Welcome to Defenses and Dragons, your weekly fantasy guide for players facing the Detroit Lions. As you think about the tough start-or-sit decisions before the Sunday kickoffs, let us provide you with some extra information to help you make the right call. D&D will take a look each week at the key skill players that will go up against the Lions defense, focusing mainly on fantasy stats and past performance. All scoring assumes six points per passing touchdown and half a point per reception (though the content should be flexible for your own league), and the notation RB1 refers to a team’s top running back (with the same notation for WR1, WR2, etc.).
But before we look at this week’s matchup, a quick review of the 2015 season. Depending on the scoring of your league, the Lions defense probably finished somewhere around the middle of the pack last year. The defense ranked ninth in sacks, 15th in fumbles, 26th in interceptions and 17th in defensive touchdowns. The Lions allowed 254.1 passing yards and 112.6 rushing yards per game, figures that ranked 16th and 19th, respectively. Overall, the Lions defense was a generally average opposition for fantasy players.

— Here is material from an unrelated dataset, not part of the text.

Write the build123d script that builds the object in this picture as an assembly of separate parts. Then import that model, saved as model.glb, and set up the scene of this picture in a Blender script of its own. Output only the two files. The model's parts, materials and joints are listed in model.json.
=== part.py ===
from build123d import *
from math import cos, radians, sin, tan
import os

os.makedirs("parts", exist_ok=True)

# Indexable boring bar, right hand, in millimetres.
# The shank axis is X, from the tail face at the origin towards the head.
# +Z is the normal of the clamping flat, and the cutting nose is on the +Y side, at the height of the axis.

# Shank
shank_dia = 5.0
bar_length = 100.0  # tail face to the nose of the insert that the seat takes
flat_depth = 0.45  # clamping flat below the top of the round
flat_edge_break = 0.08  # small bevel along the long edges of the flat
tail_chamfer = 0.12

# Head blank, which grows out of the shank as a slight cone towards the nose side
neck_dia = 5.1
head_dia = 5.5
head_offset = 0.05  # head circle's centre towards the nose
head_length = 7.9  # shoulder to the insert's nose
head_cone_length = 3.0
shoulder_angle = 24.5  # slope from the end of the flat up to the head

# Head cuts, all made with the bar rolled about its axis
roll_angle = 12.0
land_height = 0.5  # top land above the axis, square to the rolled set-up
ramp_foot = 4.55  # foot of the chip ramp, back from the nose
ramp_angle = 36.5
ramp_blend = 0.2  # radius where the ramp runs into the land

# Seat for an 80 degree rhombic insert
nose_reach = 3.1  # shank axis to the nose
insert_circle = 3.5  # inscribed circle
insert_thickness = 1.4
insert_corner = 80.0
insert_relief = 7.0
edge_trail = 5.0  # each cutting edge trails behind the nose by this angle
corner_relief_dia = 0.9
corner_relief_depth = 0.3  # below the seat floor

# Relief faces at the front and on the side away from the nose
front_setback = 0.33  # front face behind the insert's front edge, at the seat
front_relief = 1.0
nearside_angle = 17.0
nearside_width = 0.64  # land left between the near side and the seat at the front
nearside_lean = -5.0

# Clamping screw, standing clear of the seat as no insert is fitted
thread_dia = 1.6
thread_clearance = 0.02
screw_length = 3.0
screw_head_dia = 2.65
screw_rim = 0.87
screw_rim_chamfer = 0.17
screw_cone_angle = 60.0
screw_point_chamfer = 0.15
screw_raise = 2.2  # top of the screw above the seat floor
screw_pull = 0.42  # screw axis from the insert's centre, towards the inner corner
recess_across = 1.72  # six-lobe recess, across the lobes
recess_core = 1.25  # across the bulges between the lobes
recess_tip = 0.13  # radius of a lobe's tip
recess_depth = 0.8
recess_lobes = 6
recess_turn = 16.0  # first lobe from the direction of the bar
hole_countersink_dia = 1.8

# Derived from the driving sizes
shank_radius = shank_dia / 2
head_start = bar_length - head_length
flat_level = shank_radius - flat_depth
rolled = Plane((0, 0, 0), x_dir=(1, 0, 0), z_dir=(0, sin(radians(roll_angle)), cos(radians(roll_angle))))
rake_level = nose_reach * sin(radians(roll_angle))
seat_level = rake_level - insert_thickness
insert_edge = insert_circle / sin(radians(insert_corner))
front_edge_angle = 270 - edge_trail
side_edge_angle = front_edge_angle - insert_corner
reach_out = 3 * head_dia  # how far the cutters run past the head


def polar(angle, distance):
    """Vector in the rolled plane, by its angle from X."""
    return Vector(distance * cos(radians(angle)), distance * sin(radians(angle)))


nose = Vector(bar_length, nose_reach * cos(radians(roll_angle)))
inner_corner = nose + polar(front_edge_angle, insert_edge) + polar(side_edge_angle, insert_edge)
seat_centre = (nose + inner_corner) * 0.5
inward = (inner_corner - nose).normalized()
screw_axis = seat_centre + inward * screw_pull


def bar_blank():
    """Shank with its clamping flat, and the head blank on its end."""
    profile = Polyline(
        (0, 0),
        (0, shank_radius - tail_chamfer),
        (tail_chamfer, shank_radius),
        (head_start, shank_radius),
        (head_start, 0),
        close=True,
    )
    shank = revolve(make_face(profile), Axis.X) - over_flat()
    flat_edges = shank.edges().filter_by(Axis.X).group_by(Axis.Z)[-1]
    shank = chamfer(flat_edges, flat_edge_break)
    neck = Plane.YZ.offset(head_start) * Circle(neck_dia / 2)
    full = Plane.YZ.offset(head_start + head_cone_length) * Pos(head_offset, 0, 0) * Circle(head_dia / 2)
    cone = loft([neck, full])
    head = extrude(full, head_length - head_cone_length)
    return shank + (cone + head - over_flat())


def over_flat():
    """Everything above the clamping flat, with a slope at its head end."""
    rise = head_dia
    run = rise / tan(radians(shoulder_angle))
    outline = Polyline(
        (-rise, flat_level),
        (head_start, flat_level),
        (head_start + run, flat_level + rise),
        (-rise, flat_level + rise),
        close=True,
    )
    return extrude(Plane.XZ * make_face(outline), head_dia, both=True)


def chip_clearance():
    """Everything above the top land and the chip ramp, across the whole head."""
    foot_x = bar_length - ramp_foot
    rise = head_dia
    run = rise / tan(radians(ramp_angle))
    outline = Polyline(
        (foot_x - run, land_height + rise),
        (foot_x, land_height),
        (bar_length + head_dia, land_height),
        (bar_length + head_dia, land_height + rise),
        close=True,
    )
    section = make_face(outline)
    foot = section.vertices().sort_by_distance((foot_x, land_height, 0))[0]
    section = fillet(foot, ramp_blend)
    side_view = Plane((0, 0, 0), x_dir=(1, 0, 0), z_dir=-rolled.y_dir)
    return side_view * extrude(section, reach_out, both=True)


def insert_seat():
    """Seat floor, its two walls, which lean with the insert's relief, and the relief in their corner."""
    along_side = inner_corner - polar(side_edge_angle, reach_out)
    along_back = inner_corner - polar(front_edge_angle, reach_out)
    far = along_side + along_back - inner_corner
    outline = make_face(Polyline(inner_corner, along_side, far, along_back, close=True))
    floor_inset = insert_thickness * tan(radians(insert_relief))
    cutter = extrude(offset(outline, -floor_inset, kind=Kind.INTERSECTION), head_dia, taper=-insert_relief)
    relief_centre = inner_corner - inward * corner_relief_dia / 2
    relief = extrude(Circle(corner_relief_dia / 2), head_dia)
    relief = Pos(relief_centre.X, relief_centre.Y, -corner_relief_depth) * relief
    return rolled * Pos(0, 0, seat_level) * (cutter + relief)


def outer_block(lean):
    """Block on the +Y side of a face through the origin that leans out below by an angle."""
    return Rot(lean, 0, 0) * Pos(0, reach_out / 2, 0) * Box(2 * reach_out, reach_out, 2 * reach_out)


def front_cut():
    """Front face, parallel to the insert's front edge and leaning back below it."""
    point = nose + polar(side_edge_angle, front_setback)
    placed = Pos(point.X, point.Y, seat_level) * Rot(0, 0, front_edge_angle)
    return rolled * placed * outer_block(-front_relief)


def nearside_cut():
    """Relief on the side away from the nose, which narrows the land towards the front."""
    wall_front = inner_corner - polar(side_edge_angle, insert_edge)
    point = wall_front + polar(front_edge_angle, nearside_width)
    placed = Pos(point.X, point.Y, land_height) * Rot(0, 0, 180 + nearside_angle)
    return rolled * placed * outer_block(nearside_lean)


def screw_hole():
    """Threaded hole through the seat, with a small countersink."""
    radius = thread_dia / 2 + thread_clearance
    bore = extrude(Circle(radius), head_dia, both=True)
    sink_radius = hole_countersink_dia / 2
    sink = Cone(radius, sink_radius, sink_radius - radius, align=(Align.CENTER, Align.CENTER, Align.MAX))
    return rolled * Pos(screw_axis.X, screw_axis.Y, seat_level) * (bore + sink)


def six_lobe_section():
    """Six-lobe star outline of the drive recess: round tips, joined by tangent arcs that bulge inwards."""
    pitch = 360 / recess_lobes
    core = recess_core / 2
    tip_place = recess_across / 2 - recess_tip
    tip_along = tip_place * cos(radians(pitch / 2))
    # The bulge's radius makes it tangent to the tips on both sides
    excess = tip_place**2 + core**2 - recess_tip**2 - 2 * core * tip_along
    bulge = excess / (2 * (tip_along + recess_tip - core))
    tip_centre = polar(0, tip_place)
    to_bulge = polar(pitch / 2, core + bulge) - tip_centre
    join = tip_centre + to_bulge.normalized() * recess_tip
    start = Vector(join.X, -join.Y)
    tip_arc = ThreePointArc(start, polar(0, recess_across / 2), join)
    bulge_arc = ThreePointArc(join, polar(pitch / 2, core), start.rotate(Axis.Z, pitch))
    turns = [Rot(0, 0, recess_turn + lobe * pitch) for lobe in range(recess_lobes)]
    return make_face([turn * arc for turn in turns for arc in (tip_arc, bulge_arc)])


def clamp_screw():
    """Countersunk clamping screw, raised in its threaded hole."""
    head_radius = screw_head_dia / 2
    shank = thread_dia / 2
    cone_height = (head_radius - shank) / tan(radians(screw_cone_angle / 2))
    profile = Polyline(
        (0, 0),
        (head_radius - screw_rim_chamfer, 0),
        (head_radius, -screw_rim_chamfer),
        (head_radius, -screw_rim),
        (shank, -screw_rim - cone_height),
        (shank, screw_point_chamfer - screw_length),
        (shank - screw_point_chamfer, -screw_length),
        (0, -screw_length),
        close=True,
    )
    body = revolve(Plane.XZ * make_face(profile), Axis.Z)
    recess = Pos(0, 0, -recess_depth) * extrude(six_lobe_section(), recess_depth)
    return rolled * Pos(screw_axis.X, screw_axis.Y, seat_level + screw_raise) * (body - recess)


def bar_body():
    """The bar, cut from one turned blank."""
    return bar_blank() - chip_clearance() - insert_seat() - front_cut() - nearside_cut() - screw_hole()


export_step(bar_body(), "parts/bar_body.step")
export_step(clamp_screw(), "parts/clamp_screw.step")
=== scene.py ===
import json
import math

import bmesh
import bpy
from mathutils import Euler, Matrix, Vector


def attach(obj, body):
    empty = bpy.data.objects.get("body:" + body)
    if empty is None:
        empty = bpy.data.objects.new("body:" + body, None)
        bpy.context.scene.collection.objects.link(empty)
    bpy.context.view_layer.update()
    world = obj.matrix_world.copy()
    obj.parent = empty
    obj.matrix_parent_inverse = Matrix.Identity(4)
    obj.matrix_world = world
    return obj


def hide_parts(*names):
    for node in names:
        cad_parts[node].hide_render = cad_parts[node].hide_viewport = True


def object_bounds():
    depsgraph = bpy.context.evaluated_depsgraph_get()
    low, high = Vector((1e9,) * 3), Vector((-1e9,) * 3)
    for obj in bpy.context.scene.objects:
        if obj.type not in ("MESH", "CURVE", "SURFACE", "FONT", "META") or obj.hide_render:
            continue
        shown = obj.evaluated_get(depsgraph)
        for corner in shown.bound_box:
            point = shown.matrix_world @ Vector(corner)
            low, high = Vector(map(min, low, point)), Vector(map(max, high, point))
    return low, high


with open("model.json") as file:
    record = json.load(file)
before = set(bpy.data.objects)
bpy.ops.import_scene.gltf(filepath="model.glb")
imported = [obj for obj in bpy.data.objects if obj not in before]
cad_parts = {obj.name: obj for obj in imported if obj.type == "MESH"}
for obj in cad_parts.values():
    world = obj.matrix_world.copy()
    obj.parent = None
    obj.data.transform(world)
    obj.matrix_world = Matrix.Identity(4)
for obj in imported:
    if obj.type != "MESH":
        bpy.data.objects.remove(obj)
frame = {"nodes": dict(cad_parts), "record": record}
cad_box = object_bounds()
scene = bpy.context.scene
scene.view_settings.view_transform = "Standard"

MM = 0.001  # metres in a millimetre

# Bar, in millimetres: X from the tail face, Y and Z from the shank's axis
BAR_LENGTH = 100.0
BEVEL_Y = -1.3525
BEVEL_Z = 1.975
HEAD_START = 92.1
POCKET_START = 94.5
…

Andrew Luck will make his first start for the Colts since early November. After finishing as the No. 1 quarterback in all of fantasy in 2014, Luck had a forgettable 2015 season that was filled with injuries and poor performances; his averages fell from 297.6 yards, 2.5 TD and 1.0 INT per game to 268.7 yards, 2.1 TD and 1.7 INT. A fully healthy Luck should be much closer to the first set of numbers in 2016.
Opposing quarterbacks averaged 21.1 PPG against the Lions last season. Even in Luck’s down year, he still averaged 24.8 PPG when healthy. Luck has only faced the Lions once, winning a heartbreaker as the clock expired. He threw four touchdowns and three interceptions that day to go along with 391 passing yards and 33 rushing yards, totaling 36.9 fantasy points. It is only Week 1 and Luck may be a little rusty, but expect him to put up some some strong fantasy numbers.
The Colts’ rushing attack will again be led by Frank Gore. While Gore’s production in 2015 was a step below his career in San Francisco, he still ended up as a startable running back, mostly thanks to his ability to stay healthy. Gore averaged just 3.7 yards per carry and only 60 rushing yards per game, although he did average a couple catches as well. He produced 11.0 PPG and played every week.
The Lions gave up 12.2 PPG to RB1s in 2015, surrendering nine touchdowns in total. RB1s averaged just over 57 yards against Detroit and 3.9 yards per carry, slightly ahead of Gore’s rate last season. The last time that he faced the Lions was in 2012 with the 49ers; he tallied 89 yards and a touchdown for 17.5 fantasy points. Gore’s output will not be as impressive this week as it was during his last meeting with Detroit, but he still warrants a start as a Top-20 back.
Indianapolis features an impressive core of receivers, with T.Y. Hilton, Donte Moncrief and Phillip Dorsett getting the bulk of the attention. Hilton was a top-tier receiver in 2014, but regressed in 2015 as Luck struggled. He ended up averaging 11.1 PPG with 4.3 catches and 70.3 yards during the course of the season, but jumped up to 12.6 PPG when Luck was healthy. He only scored five touchdowns, with three of them coming from Luck.
Moncrief had a quiet rookie season, but ended as a Top-40 receiver in 2015; he averaged 8.8 PPG with 6.6 catches and 45.8 yards. However, when Luck was active, Moncrief averaged 11.6 PPG, which would put him on pace to fall in the Top-20 range. Entering his third year, Moncrief’s stock will continue to rise.
The third receiver is Dorsett, who was not too much of a factor in 2015. He did average 5.0 PPG with Luck, though, and he should find the end zone more than the single time he did last season. Dorsett will earn more targets in his sophomore campaign, but it may take a few weeks before it happens.
In 2015, WR1s averaged 12.8 PPG against the Lions with 5.4 catches and 65.3 yards, scoring nine touchdowns on the season; WR2s averaged 8.0 PPG, while WR3s managed 5.6 PPG. Hilton should be a solid WR1 again and Moncrief is one of the better WR2s in the league. Neither projects to be a top scorer in Week 1, but both should be started on the majority of fantasy teams.
The biggest change to the Colts’ offense comes at tight end, as Dwayne Allen steps into the starting role. Coby Fleener was mediocre last season, but ended as a Top-6 tight end in 2014. With Fleener gone, Allen will see a substantial bump targets and could build off of his season two years ago when he averaged 8.5 PPG. There are only so many passes to go around, but Luck should feed Allen enough to make him a decent fantasy option in 2016.
The Lions allowed 10.3 PPG to TE1s in 2015, giving up 11 TDs during the season. TE1s averaged four catches for 41.0 yards against Detroit, which is close to what tight ends were posting under Luck last year. The position is very touchdown-dependent in fantasy, but Allen has the potential to have a decent day against the Lions.